Пляжница швыряет на песок свой бинокль и во весь дух несется к зеленеющей невдалеке пальмовой рощице. Рот ее раскрыт, в глазах плещется ужас. Она кричит в непритворном испуге. Ворон догоняет Милу в пару взмахов крыла и, схватив, словно мышь, резко взмывает вверх ...
* * *
Через несколько дней страны СНГ, то есть бывшего СССР, открыли ежегодный алкогольно-праздничный марафон: католическое Рождество, Новый год, православное Рождество, Старый Новый год и, наконец, Крещение. Завершение праздников ознаменовалось для меня изменением меры пресечения. Главврач созвал солидный консилиум, по результатам которого признал я был переведен из "больных" в "выздоравливающие". Меня отключили от ненавистного агрегата и перевели из застенков интенсивной терапии в зону общего режима содержания. Профессор лично вручил пластиковую карточку, открывающую доступ в мой "сектор".
Как выяснилось, главное здание комплекса представляло собой огромный квадрат, каждая сторона которого была разделена на две части, образуя восемь автономных секторов. В каждый сектор можно попасть только из внушительного внутреннего двора, укрытого целиком под стеклянный купол и превращенного в зимний сад. Двор, в свою очередь, соединяла с внешней охраняемой территорией сквозная арка, оборудованная, точь-в-точь как въезд в "исправительно-трудовое учреждение", шлюзом из двух глухих массивных ворот, которые не посрамили бы, наверное, и знаменитый Форт-Нокс. Часть персонала жила тут же, на территории в многоквартирных жилых коттеджах, часть прибывала каждое утро на машинах или в автобусе с тонированными стеклами, который возил их на электричку.

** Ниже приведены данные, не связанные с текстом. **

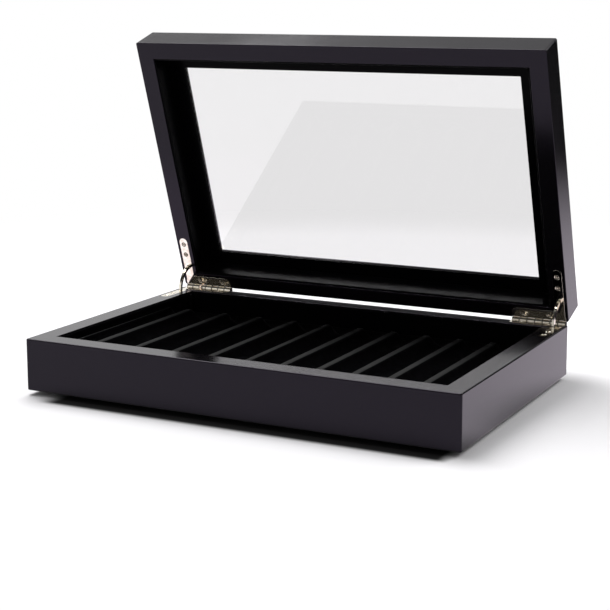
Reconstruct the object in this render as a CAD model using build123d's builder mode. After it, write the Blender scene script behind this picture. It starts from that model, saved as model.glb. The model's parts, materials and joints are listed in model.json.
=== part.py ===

На первом этаже сектора располагались диагностические лечебные кабинеты, а также полный общегражданский номенклатурный набор - тренажерный зал, спортивный бассейн и сауна, на втором находились жилые боксы-палаты (единственным обитателем которых был я) и процедурные, а на третьем, последнем, располагались врачи и администрация.
Выдали мне и нормальную человеческую одежду. Здешняя больничная пижама представляла собой камуфляжный комбинезон без знаков различия, тельник, две пары носков - тонкие, на кулмаксе для помещений, толстые, на прималофте для прогулок по территории, и берцы из отлично выделанной, толстой и мягкой воловьей кожи. Головной убор - деталь обмундирования, которая больше всего говорит о статусе и роде занятий хозяина, выдан не был.
Заглянув в ванную, где было большое ростовое зеркало, я остался вполне доволен. Все вещи, вплоть до обуви, оказались точно по мерке.
Однако расконвоирование и переодевание никак не повлияло на разговорчивость моих белохалатных вертухаев. От вопросов по поводу того, в чьем я распоряжении нахожусь - все, от санитарки и до профессора - морозились, словно абстинентные наркоманы. Отчаявшись прояснить свою судьбу, я плюнул на рефлексии с самокопаниями и пришел к выводу, что в деле освобождения надеяться на неведомые мне заоблачные силы смысла нет, а единственная возможность отсюда выбраться - это в кратчайшие сроки добиться полного и окончательного выздоровления. Ну, в самом деле, не будут же они держать в этих продвинутых медицинских хоромах совершенно здорового человека? Отпустить, конечно, не отпустят, так хоть переведут в другое место, с нормальными следаками и конвоирами, а это уже прогресс.
К счастью, для исполнения моего плана здесь было все, что только могла пожелать душа. Уже недели через две я, превозмогая боль, заметно оправился, набрал пять килограмм мышечной массы и вернул вкус к жизни. Правда не мог без содрогания смотреть на блины от штанги, страусиный бульон и прочую черную икру...
За каких-то полтора месяца, пройдя через ад бесконечных изнурительных процедур и тренировок, я в целом восстановил физическую форму, которую имел, когда служил в Управлении Госохраны. Странные и тревожные сны больше не доставали.
* * *
Я как раз начинал утренний комплекс "жим штанги лежа - велотренажер - плаванье вольным стилем" как в зале объявился комендант объекта, полковник Геращенко. Выискав меня среди леса бесчисленных хитроумных снарядов, позволяющих разрабатывать по отдельности чуть не любую из имеющихся у человека шестисот пятидесяти мышц, он оправил китель, зачем-то прокашлялся и, цепляясь за выступающие детали спортивных железок, направился в мою сторону:
- Товарищ... ну, в смысле, Виктор Сергеевич! Прекращайте тренировку, приводите себя в порядок!